▶ Task to complete
Take the lines from the one bearing "bpy.data.objects.remove(obj)" to the one bearing "CAD_BOX = object_bounds()", inclusive, and reproduce them exactly; include no other line.

-------- Given data --------

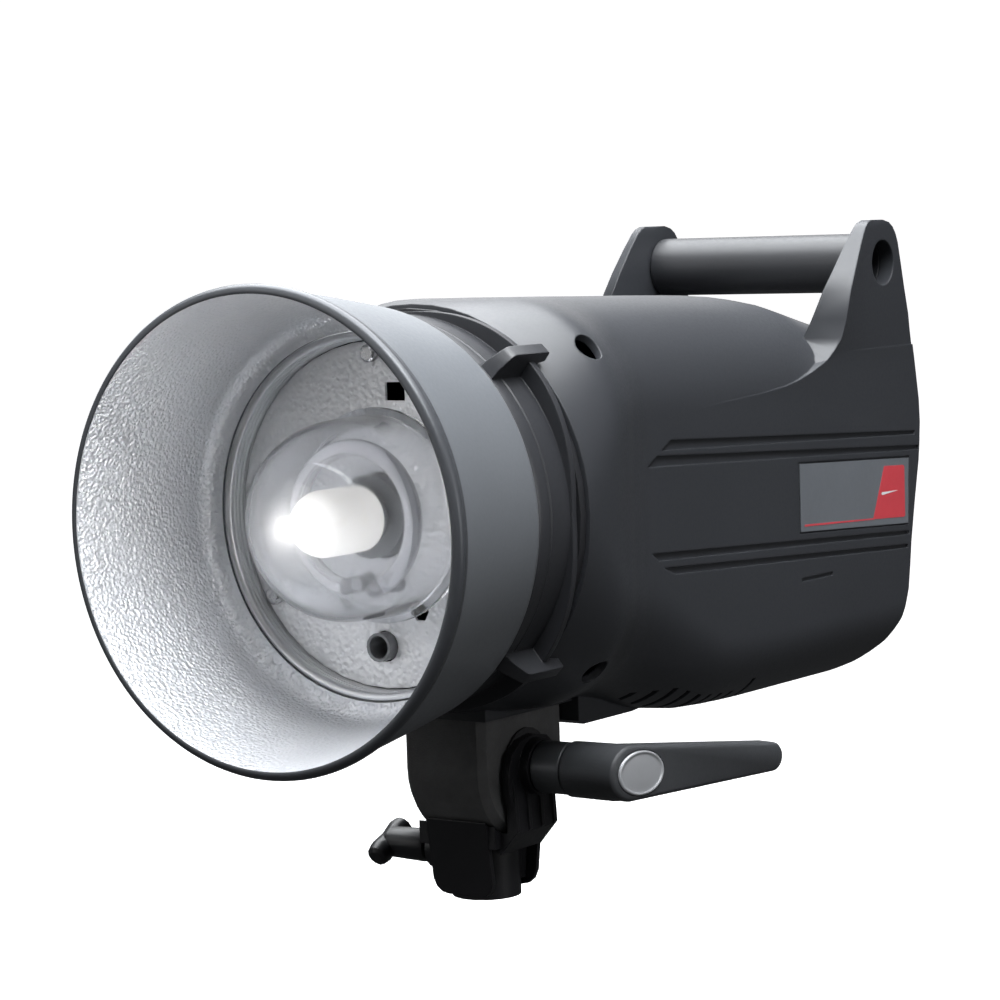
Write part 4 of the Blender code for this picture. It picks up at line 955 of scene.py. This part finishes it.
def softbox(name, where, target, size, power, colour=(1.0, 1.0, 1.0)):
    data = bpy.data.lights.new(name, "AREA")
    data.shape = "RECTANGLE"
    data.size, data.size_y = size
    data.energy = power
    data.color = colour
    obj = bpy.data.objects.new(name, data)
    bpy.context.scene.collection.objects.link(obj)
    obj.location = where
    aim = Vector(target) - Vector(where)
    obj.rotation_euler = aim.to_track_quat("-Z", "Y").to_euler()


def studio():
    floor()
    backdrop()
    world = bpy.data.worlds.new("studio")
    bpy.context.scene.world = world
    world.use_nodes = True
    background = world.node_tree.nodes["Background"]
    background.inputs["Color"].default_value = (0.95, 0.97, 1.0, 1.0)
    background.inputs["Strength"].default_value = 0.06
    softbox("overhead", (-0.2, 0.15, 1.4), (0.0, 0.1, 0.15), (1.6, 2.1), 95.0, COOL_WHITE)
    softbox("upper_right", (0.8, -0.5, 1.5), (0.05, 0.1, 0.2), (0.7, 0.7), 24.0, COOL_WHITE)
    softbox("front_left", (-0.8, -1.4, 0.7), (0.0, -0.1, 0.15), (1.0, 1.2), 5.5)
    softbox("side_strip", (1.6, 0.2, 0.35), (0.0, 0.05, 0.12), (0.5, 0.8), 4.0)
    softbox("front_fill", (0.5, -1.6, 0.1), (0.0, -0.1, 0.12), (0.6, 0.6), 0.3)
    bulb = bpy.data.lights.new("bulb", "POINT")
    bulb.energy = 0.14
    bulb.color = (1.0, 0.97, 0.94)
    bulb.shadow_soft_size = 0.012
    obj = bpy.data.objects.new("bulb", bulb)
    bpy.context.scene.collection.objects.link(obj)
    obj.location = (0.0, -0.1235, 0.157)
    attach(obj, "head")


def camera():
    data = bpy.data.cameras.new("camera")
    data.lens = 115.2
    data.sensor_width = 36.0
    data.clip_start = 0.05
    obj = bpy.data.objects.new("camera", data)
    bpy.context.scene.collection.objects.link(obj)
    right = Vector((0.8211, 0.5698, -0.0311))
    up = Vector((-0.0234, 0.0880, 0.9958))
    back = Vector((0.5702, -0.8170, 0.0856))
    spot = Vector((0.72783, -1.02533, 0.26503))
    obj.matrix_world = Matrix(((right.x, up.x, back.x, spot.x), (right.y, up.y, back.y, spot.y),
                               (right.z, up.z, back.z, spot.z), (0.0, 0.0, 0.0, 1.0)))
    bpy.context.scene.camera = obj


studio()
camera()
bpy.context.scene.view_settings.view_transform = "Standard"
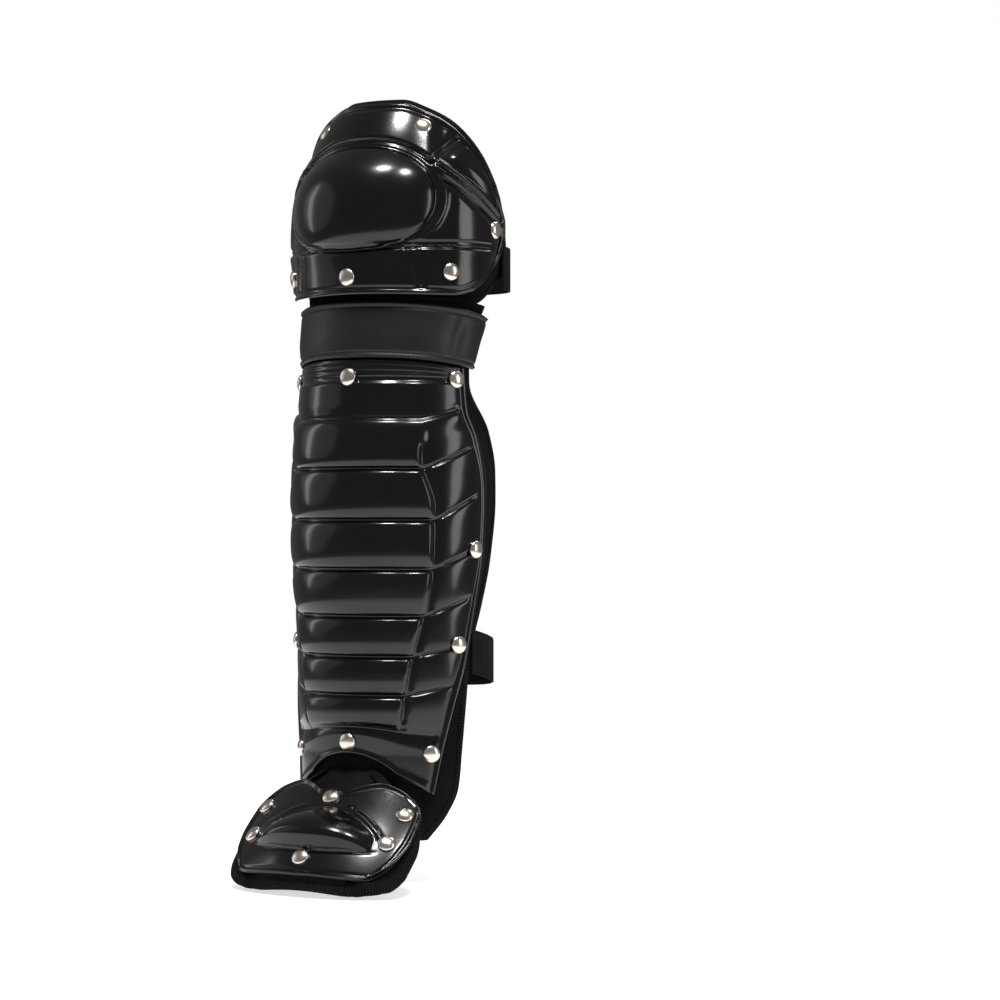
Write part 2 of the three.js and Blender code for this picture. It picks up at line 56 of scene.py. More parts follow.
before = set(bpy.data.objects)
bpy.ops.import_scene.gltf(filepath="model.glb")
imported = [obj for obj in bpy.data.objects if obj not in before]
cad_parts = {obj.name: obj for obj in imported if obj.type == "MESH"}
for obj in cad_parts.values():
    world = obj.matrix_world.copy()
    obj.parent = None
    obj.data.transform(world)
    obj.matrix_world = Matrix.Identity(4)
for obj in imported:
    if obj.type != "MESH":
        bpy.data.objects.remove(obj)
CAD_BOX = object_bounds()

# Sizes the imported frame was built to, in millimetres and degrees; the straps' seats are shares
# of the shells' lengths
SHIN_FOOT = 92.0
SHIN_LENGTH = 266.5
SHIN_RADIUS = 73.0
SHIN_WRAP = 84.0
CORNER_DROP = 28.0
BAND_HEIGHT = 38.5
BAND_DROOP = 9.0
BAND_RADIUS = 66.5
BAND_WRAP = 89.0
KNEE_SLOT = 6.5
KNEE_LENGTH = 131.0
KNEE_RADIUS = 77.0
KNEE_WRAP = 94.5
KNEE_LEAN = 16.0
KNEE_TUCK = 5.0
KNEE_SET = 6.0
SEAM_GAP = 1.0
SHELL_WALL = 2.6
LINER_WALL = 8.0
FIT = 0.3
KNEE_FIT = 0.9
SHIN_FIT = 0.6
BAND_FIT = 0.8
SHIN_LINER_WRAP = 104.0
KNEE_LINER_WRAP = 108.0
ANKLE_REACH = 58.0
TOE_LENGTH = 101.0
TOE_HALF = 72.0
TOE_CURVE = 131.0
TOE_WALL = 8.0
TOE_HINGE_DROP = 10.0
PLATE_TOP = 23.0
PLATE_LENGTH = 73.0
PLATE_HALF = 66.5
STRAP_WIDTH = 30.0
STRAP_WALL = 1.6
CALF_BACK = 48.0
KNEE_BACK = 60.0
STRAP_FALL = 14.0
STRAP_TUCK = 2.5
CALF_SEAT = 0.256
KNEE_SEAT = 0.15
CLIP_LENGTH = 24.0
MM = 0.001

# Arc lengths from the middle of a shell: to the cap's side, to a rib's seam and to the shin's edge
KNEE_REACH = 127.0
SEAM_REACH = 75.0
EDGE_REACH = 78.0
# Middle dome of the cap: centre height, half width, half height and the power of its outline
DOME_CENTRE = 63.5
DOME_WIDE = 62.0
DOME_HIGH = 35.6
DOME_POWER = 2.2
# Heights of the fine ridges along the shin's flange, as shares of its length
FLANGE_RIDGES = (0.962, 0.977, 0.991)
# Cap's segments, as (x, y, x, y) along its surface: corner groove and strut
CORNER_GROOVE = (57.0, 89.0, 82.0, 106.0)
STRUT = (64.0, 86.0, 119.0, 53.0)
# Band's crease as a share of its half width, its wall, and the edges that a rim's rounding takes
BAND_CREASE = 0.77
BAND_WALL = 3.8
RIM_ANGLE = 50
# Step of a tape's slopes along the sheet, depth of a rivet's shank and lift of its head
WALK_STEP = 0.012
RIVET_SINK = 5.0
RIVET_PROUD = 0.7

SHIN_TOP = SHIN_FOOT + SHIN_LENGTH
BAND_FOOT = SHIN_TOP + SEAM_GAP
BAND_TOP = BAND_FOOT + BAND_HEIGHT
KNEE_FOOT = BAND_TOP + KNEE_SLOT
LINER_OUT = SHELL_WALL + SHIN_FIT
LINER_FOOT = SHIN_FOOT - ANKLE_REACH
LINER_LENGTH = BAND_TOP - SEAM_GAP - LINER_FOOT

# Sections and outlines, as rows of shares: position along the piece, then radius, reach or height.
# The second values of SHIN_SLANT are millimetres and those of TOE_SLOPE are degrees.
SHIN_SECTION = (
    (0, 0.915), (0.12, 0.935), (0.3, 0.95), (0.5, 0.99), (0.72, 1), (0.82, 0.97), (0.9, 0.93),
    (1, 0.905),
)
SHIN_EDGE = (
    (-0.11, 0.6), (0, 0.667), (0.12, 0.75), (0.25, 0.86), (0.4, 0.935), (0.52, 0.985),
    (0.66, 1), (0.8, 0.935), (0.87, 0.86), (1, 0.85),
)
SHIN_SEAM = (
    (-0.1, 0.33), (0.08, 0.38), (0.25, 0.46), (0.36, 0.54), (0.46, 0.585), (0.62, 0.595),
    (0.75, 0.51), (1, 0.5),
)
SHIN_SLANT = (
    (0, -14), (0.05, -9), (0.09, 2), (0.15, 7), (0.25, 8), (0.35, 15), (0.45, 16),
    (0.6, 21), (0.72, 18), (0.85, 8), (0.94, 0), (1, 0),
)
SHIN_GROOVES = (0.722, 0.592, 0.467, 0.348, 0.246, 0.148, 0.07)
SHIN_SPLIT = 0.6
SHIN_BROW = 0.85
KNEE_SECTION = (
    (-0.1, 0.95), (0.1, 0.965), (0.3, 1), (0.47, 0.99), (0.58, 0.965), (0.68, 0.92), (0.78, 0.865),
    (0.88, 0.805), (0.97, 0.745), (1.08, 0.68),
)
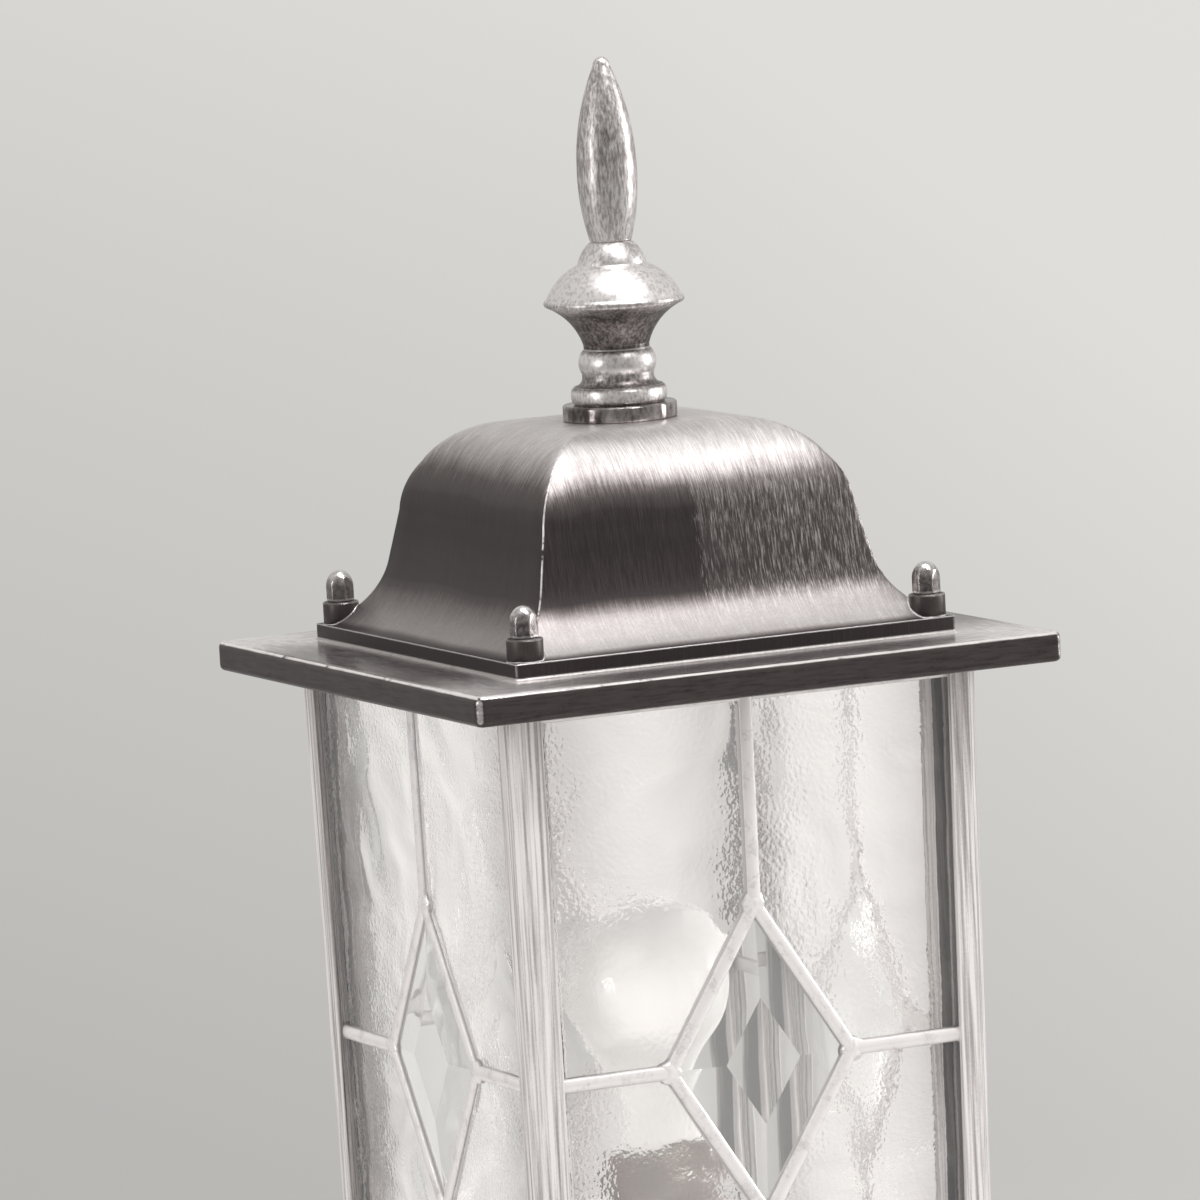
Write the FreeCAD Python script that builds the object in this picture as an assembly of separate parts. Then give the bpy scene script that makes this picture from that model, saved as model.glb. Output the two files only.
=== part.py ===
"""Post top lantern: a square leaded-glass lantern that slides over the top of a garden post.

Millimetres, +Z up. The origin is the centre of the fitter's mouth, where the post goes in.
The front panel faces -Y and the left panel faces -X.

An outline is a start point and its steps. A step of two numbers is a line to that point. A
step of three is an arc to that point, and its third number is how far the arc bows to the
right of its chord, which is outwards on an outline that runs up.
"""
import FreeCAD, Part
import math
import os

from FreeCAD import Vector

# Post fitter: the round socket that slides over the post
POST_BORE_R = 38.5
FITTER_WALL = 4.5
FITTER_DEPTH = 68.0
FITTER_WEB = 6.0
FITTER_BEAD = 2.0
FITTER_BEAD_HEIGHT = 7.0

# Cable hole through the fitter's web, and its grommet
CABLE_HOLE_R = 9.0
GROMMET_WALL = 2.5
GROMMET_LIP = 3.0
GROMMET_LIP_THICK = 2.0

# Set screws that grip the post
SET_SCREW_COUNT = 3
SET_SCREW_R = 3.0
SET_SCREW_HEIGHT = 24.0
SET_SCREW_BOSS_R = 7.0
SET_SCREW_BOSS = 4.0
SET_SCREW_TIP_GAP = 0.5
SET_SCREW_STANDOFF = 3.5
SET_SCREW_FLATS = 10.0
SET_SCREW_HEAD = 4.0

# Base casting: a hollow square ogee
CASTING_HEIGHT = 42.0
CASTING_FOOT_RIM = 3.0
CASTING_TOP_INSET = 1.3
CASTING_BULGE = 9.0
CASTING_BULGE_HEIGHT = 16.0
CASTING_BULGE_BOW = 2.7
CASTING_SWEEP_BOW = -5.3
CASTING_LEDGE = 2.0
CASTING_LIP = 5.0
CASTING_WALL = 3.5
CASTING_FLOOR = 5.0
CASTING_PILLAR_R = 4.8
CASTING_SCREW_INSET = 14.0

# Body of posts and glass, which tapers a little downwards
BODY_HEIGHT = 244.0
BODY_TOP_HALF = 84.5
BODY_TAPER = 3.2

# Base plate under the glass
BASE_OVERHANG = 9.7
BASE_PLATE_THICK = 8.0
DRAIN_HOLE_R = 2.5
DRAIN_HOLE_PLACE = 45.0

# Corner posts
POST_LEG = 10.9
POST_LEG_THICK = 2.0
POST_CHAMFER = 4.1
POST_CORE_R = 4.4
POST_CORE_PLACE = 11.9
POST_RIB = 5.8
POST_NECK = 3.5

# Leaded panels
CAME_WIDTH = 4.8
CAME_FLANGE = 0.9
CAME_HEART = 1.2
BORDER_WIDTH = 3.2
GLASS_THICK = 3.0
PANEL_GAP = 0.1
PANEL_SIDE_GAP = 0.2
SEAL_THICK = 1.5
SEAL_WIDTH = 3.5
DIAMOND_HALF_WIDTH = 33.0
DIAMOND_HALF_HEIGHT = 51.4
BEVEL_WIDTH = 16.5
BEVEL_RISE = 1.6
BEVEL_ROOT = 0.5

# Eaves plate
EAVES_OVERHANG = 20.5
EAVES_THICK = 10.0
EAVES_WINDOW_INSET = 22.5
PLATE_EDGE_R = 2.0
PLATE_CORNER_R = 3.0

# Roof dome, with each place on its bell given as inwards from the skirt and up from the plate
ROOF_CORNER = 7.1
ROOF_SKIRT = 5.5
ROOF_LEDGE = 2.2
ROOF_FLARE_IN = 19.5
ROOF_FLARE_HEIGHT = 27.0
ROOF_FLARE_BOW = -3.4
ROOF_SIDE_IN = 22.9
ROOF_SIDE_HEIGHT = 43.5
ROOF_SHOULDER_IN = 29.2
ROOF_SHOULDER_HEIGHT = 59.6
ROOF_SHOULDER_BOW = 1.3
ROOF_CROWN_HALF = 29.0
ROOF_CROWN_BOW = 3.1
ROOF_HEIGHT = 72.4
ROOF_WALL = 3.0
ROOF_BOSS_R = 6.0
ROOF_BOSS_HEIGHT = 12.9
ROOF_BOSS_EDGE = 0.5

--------

▶ Solution for this problem
        bpy.data.objects.remove(obj)
CAD_BOX = object_bounds()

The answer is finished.